Springfield Union Station is in line for a serious track makeover aimed at clearing a long-standing rail choke point and making space for more Amtrak trains through western Massachusetts. State and federal planning documents call for new station tracks, upgraded high-level platforms, and a rebuilt layover yard east of the station where additional trains can be stored and serviced overnight. If it all comes together, city commuters and regional riders could see the payoff as the work plugs into broader plans to expand both east-west and north-south intercity rail across the state.

What MassDOT Plans To Build

As detailed by Streetsblog Massachusetts and in program materials from the New Haven-Hartford-Springfield Rail Program, the Springfield Area Track Reconfiguration Project would add station tracks, upgrade several passenger boarding platforms, and improve signals and crossovers so the station can handle more trains. The work would also bring an old rail yard east of the station, near Armory Street, back to life as a four-track layover and light-maintenance facility that could be expanded to store one additional train overnight. Project planners say the reconfiguration is designed to cut down on conflicts between Amtrak passenger trains and freight movements through downtown Springfield.

How This Fits Into Broader Rail Plans

MassDOT's "Compass Rail" vision folds the Springfield work into a larger push to restore and expand east-west service. The state has already secured a $108 million CRISI award for track upgrades between Worcester and Springfield intended to support two daily round trips on a new Inland Route, and the Federal Railroad Administration's Corridor ID program awarded MassDOT $500,000 to begin service planning for a Boston-Albany corridor that could support up to eight daily round trips, according to Trains In The Valley. Planners say the Springfield track work will be essential for stitching those east-west and north-south routes together.
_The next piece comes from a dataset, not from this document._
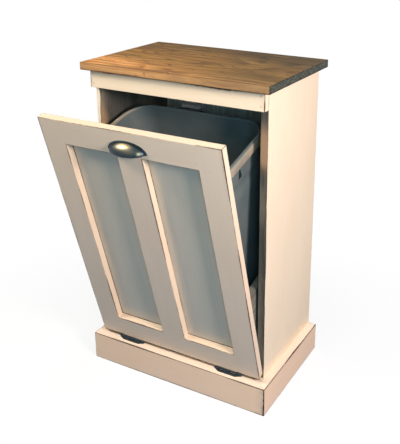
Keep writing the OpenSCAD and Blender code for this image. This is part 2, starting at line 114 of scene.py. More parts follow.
def stretch(tree, vector, scale, shift=(0, 0, 0)):
    return add(tree, "ShaderNodeMapping", {"Vector": vector, "Scale": scale, "Location": shift}).outputs[0]


def speckle(tree, vector, scale=1.0, detail=2.0, rough=0.5, warp=0.0):
    return add(tree, "ShaderNodeTexNoise",
               {"Vector": vector, "Scale": scale, "Detail": detail, "Roughness": rough, "Distortion": warp}
               ).outputs["Fac"]


def grained(tree, grain, along, across, shift=(0, 0, 0), **look):
    """Speckle drawn out along the grain, by its count per metre along and across the board."""
    return speckle(tree, stretch(tree, grain, (along, across, across), shift), **look)


def attribute(tree, name, output="Fac"):
    return add(tree, "ShaderNodeAttribute", attribute_name=name).outputs[output]


def object_place(tree):
    return add(tree, "ShaderNodeTexCoord").outputs["Object"]


def srgb(r, g, b):
    """A colour as read off a picture, 0 to 255, as the linear colour that a shader takes."""
    def linear(c):
        c /= 255
        return c / 12.92 if c <= 0.04045 else ((c + 0.055) / 1.055) ** 2.4
    return (linear(r), linear(g), linear(b), 1.0)


def shade(colour, r, g, b):
    """A linear colour with its red, green and blue each taken down or up by a share."""
    return (colour[0] * r, colour[1] * g, colour[2] * b, 1)


def group(name, inputs, outputs):
    """An empty node group with its sockets, and its input and output nodes."""
    tree = bpy.data.node_groups.new(name, "ShaderNodeTree")
    for label, kind in inputs.items():
        tree.interface.new_socket(name=label, in_out="INPUT", socket_type="NodeSocket" + kind)
    for label, kind in outputs.items():
        tree.interface.new_socket(name=label, in_out="OUTPUT", socket_type="NodeSocket" + kind)
    return tree, tree.nodes.new("NodeGroupInput").outputs, tree.nodes.new("NodeGroupOutput").inputs


def shared(tree, effect, inputs):
    """The outputs of a shared effect, placed in a material."""
    return add(tree, "ShaderNodeGroup", inputs, node_tree=effect).outputs


def material(name):
    """A new material, its tree and its Principled shader."""
    made = bpy.data.materials.new(name)
    made.use_nodes = True
    return made, made.node_tree, made.node_tree.nodes["Principled BSDF"]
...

Springfield Is Already A Hub

Springfield Union Station already juggles a mix of services: it is the northern terminal for the CTrail Hartford Line to New Haven, hosts two daily Northeast Regional round trips to Washington, and is a scheduled stop for the Valley Flyer, the Lake Shore Limited, and the Vermonter. Amtrak's station page lists those services along with the station's address at 55 Frank B. Murray Street. That overlap of long-distance, regional, and commuter trains is exactly why planners argue that extra tracks, crossovers, and layover space are needed to avoid delays and make connections more reliable, as Streetsblog Massachusetts reported.

Timeline And Next Steps

MassDOT says the CRISI award will fund final design work and move the Springfield project into final engineering, but the agency has not yet listed dedicated construction dollars in its capital budget; the state announced the $36.8 million design award in October 2024. Project trackers and local reporting note that planners still must secure construction funding and obtain Federal Railroad Administration network-change approvals from freight operators such as CSX before major track work can begin, and those materials put design and environmental work running through 2026 with construction phases to follow. Officials and advocates expect that, once built, the upgrades will underpin additional Inland Route trips and longer-range east-west services that most planning documents project rolling out in the early 2030s.

State leaders have billed the grant haul as a key step toward MassDOT's West-East/Compass Rail ambitions and say the station work will increase capacity and reliability across the region. Riders should not expect immediate timetable changes, but planners say the extra tracks, improved platforms, and a modern layover yard are intended to make more frequent, faster, and more dependable Amtrak connections to and from Springfield possible in the years ahead.